## Collected data
BEGIN

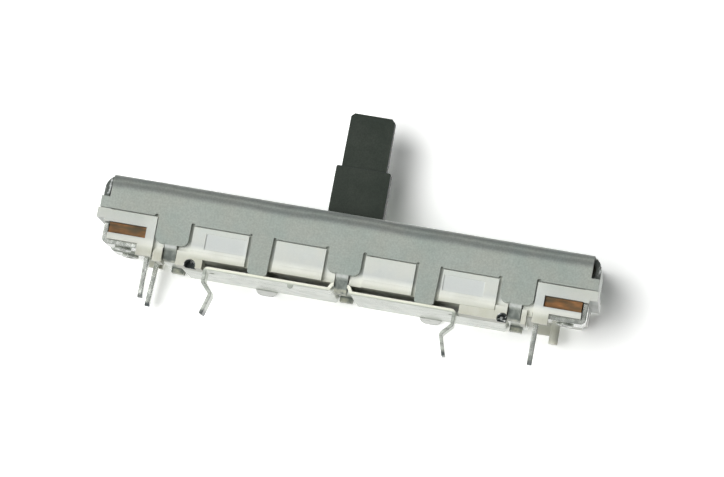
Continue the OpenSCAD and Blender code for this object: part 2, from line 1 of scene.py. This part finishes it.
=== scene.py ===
import math
import bpy
from mathutils import Matrix, Vector

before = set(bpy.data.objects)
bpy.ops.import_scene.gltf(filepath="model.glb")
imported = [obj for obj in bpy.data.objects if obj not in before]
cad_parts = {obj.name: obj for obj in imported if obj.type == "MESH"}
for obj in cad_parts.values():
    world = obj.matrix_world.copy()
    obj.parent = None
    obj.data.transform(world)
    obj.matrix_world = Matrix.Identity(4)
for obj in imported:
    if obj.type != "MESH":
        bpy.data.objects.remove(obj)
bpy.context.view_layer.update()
MM = 0.001
WHITE = (1.0, 1.0, 1.0, 1.0)


# ---- Node helpers; every length in a pattern is in millimetres ----

def linear(red, green, blue):
    """Shader colour of a colour given as it looks, 0 to 255 a channel."""
    colour = []
    for value in (red, green, blue):
        share = value / 255.0
        if share <= 0.04045:
            colour.append(share / 12.92)
        else:
            colour.append(((share + 0.055) / 1.055) ** 2.4)
    return (colour[0], colour[1], colour[2], 1.0)


def shade(red, green, blue):
    """Colour that multiplies another one, 1 where it changes nothing."""
    return (red, green, blue, 1.0)


class Graph:
    """Nodes of a material or of the world, and the sums that they do."""

    def __init__(self, tree):
        self.nodes = tree.nodes
        self.links = tree.links
        self.nodes.clear()

    def feed(self, socket, value):
        if isinstance(value, bpy.types.NodeSocket):
            self.links.new(value, socket)
        else:
            socket.default_value = value

    def split(self, vector):
        """X, Y and Z of a vector."""
        node = self.nodes.new("ShaderNodeSeparateXYZ")
        self.links.new(vector, node.inputs[0])
        return node.outputs

    def math(self, operation, *values):
        node = self.nodes.new("ShaderNodeMath")
        node.operation = operation
        for socket, value in zip(node.inputs, values):
            self.feed(socket, value)
        return node.outputs[0]

    def both(self, first, second):
        """Product of two masks or shares."""
        return self.math("MULTIPLY", first, second)

    def dot(self, first, second):
        node = self.nodes.new("ShaderNodeVectorMath")
        node.operation = "DOT_PRODUCT"
        self.feed(node.inputs[0], first)
        self.feed(node.inputs[1], second)
        return node.outputs["Value"]

    def rise(self, value, low, high, bottom=0.0, top=1.0):
        """Smooth step from bottom at low to top at high."""
        node = self.nodes.new("ShaderNodeMapRange")
        node.interpolation_type = "SMOOTHSTEP"
        self.feed(node.inputs["Value"], value)
        node.inputs["From Min"].default_value = low
        node.inputs["From Max"].default_value = high
        node.inputs["To Min"].default_value = bottom
        node.inputs["To Max"].default_value = top
        return node.outputs[0]

    def between(self, value, low, high, soft):
        """One where value lies between low and high, with soft ends."""
        start = self.rise(value, low - soft, low + soft)
        end = self.rise(value, high + soft, high - soft)
        return self.both(start, end)

    def mix_shader(self, share, first, second):
        node = self.nodes.new("ShaderNodeMixShader")
        self.links.new(share, node.inputs[0])
        self.links.new(first, node.inputs[1])
        self.links.new(second, node.inputs[2])
        return node.outputs[0]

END

## What is expected
Output the complete data exactly as written.

## Solved exercise
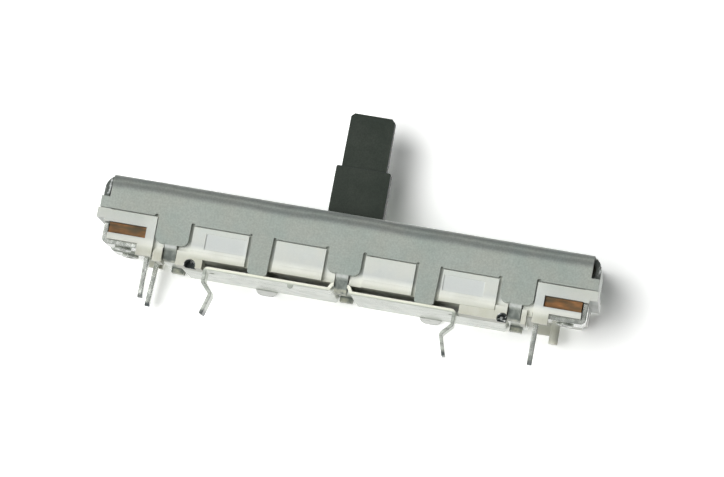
Continue the OpenSCAD and Blender code for this object: part 2, from line 1 of scene.py. This part finishes it.
=== scene.py ===
import math
import bpy
from mathutils import Matrix, Vector

before = set(bpy.data.objects)
bpy.ops.import_scene.gltf(filepath="model.glb")
imported = [obj for obj in bpy.data.objects if obj not in before]
cad_parts = {obj.name: obj for obj in imported if obj.type == "MESH"}
for obj in cad_parts.values():
    world = obj.matrix_world.copy()
    obj.parent = None
    obj.data.transform(world)
    obj.matrix_world = Matrix.Identity(4)
for obj in imported:
    if obj.type != "MESH":
        bpy.data.objects.remove(obj)
bpy.context.view_layer.update()
MM = 0.001
WHITE = (1.0, 1.0, 1.0, 1.0)


# ---- Node helpers; every length in a pattern is in millimetres ----

def linear(red, green, blue):
    """Shader colour of a colour given as it looks, 0 to 255 a channel."""
    colour = []
    for value in (red, green, blue):
        share = value / 255.0
        if share <= 0.04045:
            colour.append(share / 12.92)
        else:
            colour.append(((share + 0.055) / 1.055) ** 2.4)
    return (colour[0], colour[1], colour[2], 1.0)


def shade(red, green, blue):
    """Colour that multiplies another one, 1 where it changes nothing."""
    return (red, green, blue, 1.0)


class Graph:
    """Nodes of a material or of the world, and the sums that they do."""

    def __init__(self, tree):
        self.nodes = tree.nodes
        self.links = tree.links
        self.nodes.clear()

    def feed(self, socket, value):
        if isinstance(value, bpy.types.NodeSocket):
            self.links.new(value, socket)
        else:
            socket.default_value = value

    def split(self, vector):
        """X, Y and Z of a vector."""
        node = self.nodes.new("ShaderNodeSeparateXYZ")
        self.links.new(vector, node.inputs[0])
        return node.outputs

    def math(self, operation, *values):
        node = self.nodes.new("ShaderNodeMath")
        node.operation = operation
        for socket, value in zip(node.inputs, values):
            self.feed(socket, value)
        return node.outputs[0]

    def both(self, first, second):
        """Product of two masks or shares."""
        return self.math("MULTIPLY", first, second)

    def dot(self, first, second):
        node = self.nodes.new("ShaderNodeVectorMath")
        node.operation = "DOT_PRODUCT"
        self.feed(node.inputs[0], first)
        self.feed(node.inputs[1], second)
        return node.outputs["Value"]

    def rise(self, value, low, high, bottom=0.0, top=1.0):
        """Smooth step from bottom at low to top at high."""
        node = self.nodes.new("ShaderNodeMapRange")
        node.interpolation_type = "SMOOTHSTEP"
        self.feed(node.inputs["Value"], value)
        node.inputs["From Min"].default_value = low
        node.inputs["From Max"].default_value = high
        node.inputs["To Min"].default_value = bottom
        node.inputs["To Max"].default_value = top
        return node.outputs[0]

    def between(self, value, low, high, soft):
        """One where value lies between low and high, with soft ends."""
        start = self.rise(value, low - soft, low + soft)
        end = self.rise(value, high + soft, high - soft)
        return self.both(start, end)

    def mix_shader(self, share, first, second):
        node = self.nodes.new("ShaderNodeMixShader")
        self.links.new(share, node.inputs[0])
        self.links.new(first, node.inputs[1])
        self.links.new(second, node.inputs[2])
        return node.outputs[0]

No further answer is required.